Policy & Practice - A Development Education Review

 

 

Structural constraints to global South actor involvement in development education in Ireland

issue8
Public Awareness
Spring 2009

Son Gyoh

Introduction

This article highlights underlying structural contradictions implicit in the participation of Ireland’s minority ethnic communities in development education (DE) in Ireland and the United Kingdom (UK). It begins by attempting to identify a conceptual framework of DE practice in Ireland within the context of two dominant approaches. It then argues that the methodologies and conceptual framework that underpin mainstream funding of DE provide little space for global South actor participation. This limits the role and relevance of global South actors in pedagogical discourse on and the delivery of DE. The article concludes that the absence of a discernable theoretical framework to inform DE practice makes the identification of capacity building needs difficult and therefore encumbers the prospects of funding capacity building projects against other competing priorities. For the purpose of this article, a theoretical framework is defined as a body of knowledge that serves to interpret a given phenomenon or set of principles on which the logic of an activity is based, while a conceptual framework is a set of articulated ideas upon which a desired activity or course of action is constructed.

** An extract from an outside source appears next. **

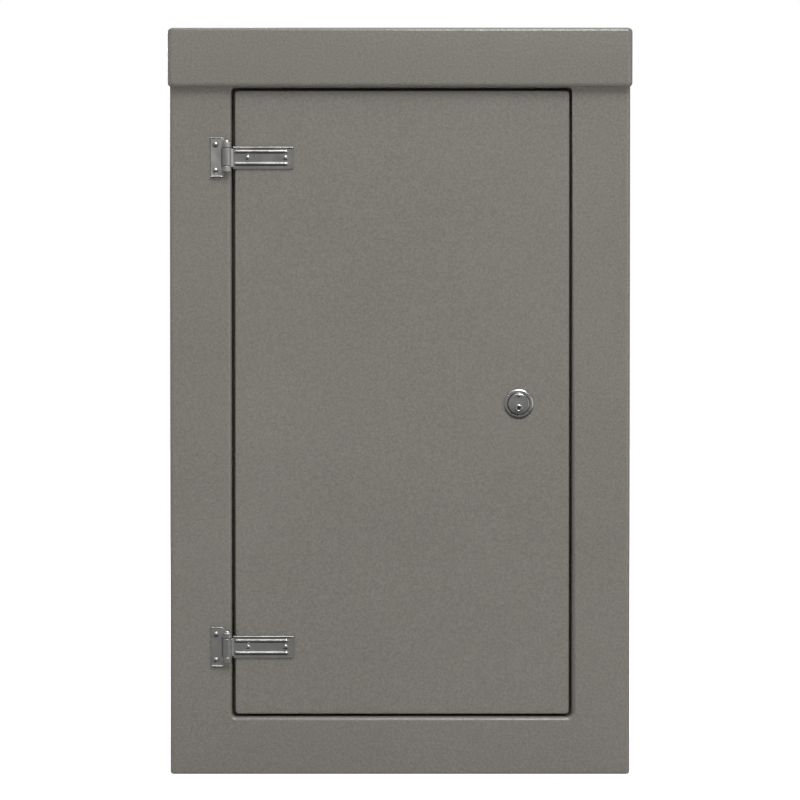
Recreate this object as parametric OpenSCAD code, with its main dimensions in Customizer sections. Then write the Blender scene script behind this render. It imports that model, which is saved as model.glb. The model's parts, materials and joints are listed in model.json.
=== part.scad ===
// Weatherproof GRP kiosk that houses a fire alarm control unit.
// Millimetres. +Z is up, the door faces -Y, and the origin is at the
// bottom centre of the whole object, on the surface that it stands on.

/* [Cabinet] */
// Outside width of the body moulding
body_w = 766; // [750:1:800]
// Outside depth of the body moulding
body_d = 402; // [395:1:440]
// Overall height, to the top of the roof canopy
total_h = 1240; // [1200:1:1300]
// Thickness of the GRP laminate
wall = 5; // [4:0.5:6]
// Radius of the body's upright corners
corner_r = 8; // [4:1:12]
// Height of the sill below the door opening
sill_h = 96; // [90:1:110]
// Width of the front frame on the hinge side
frame_left = 103; // [95:1:110]
// Width of the front frame on the lock side
frame_right = 97; // [90:1:105]
// Radius of the corners of the door opening
opening_r = 7; // [4:1:8]

/* [Roof canopy] */
// Height of the canopy's fascia
canopy_h = 96; // [90:1:110]
// How far the canopy stands out over the door
canopy_lip = 16; // [16:1:20]
// How far the canopy stands out at each side and at the back
canopy_side = 2; // [2:1:6]
// How far the roof falls from front to back
roof_fall = 8; // [4:1:10]

/* [Door] */
// Depth of the door moulding
door_t = 28; // [26:1:30]
// How far the door's face lies behind the frame's face
door_recess = 3; // [2:0.5:3]
// Gap at the hinge side
gap_hinge = 5.5; // [5:0.5:7]
// Gap at the lock side
gap_lock = 4.5; // [4:0.5:6]
// Width of the stop that carries the seal
stop_w = 18; // [16:1:20]
// Thickness of the seal as it lies under the closed door
seal_t = 6; // [5:0.5:6]

/* [Hinges] */
// Height of a hinge above the door's lower edge, and below its upper edge
hinge_inset = 112; // [100:1:130]
// Outside radius of a hinge knuckle
knuckle_r = 7.5; // [7:0.25:7.5]
// Radius of a hinge pin
pin_r = 4; // [3:0.25:4]
// Length of a strap, from the pin to its tip
strap_l = 110.5; // [105:0.5:130]
// Height of a strap
strap_w = 37.6; // [34:0.2:40]

/* [Lock] */
// Radius of the lock's round rose
rose_r = 25; // [22:1:27]
// Distance of the lock from the door's free edge
lock_inset = 84; // [82:1:88]
// Reach of the cam from the lock's centre
cam_l = 68; // [66:1:70]

/* [Control unit] */
// Width of the control unit
unit_w = 240; // [240:1:244]
// Height of the control unit
unit_h = 370; // [370:1:380]
// Depth of the unit's back box
unit_box_d = 72; // [72:1:74]
// Depth of the unit's hinged cover
unit_cover_d = 18; // [16:1:18]
// Travel of a push button
button_travel = 2; // [1:0.5:2]

/* [Hidden] */
$fn = 48;

grp = "#797670";
grp_inner = "#8f8d86";
steel = "silver";
red = "firebrick";
pvc = "whitesmoke";
black = "#202020";
brass = "#b9975b";
ply = "burlywood";

clear = 0.05;         // radial running clearance of a pin, plug or bolt
touch = 0.3;          // gap between faces that move past each other

// Body and canopy
canopy_w = body_w + 2 * canopy_side;
canopy_d = canopy_lip + body_d + canopy_side;
front_y = -canopy_d / 2 + canopy_lip;
back_y = front_y + body_d;
canopy_z = total_h - canopy_h;
inner_x = body_w / 2 - wall;
inner_y = [front_y + wall, back_y - wall];
canopy_inner_x = canopy_w / 2 - wall;
joggle_x = canopy_inner_x - 4;                 // half width of the body under the canopy
joggle_back_y = canopy_d / 2 - wall - 4;
shell_top = canopy_z + 69;
top_flange_w = 35;
canopy_bolt_r = 4;
canopy_bolt_x = joggle_x - wall - 18;
canopy_bolt_y = [inner_y[0] + 18, joggle_back_y - wall - 18];

// Holding-down flange
base_t = 6;
base_flange_w = 50;
anchor_r = 7;
anchor_x = 345;
anchor_y = [-164, 176];

// Door opening, door and stop
open_x = [-body_w / 2 + frame_left, body_w / 2 - frame_right];
open_z = [sill_h, canopy_z - 1];
door_x = [open_x[0] + gap_hinge, open_x[1] - gap_lock];
door_z = [open_z[0] + 4.5, open_z[1] - 5];
door_y = [front_y + door_recess, front_y + door_recess + door_t];
stop_y = [door_y[1] + seal_t, door_y[1] + seal_t + wall];
liner_t = 8;
rib_h = 40;
rib_z = [230, 505, 740, 1000];
rib_x = [-235, 240];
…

            This article draws upon my experience as a participant in the 2008 Irish Development Education Association (IDEA) conference in Dublin, titled ‘Opportunities and Challenges: Minority Ethnic Communities and Development Education in Ireland’. Researching the conference paper provided an opportunity to undertake an in-depth analysis of some of the key issues that emerged from the conference plenary sessions.

External constraints

In mapping the barriers to global South participation in DE, four key factors were identified as ‘external influences’ that hinder fuller participation: the highly structured approach to DE; the dominance of DE by large non-governmental organisations (NGOs); poor regional presence of leading DE organisations; and the overarching influence of state multicultural agendas (Gyoh, 2008). I have divided these factors into three categories, with the last two factors under one heading: the absence of a strategic framework for global South engagement in DE. This reorganisation is informed by two assumptions: first, that government intercultural education agendas have negatively influenced global South actor activity due to an absence of a clear conceptual framework on DE practice.  Second, that poor regional presence of mainstream actors is a result of the funding constraints emanating from implications of the first two listed factors.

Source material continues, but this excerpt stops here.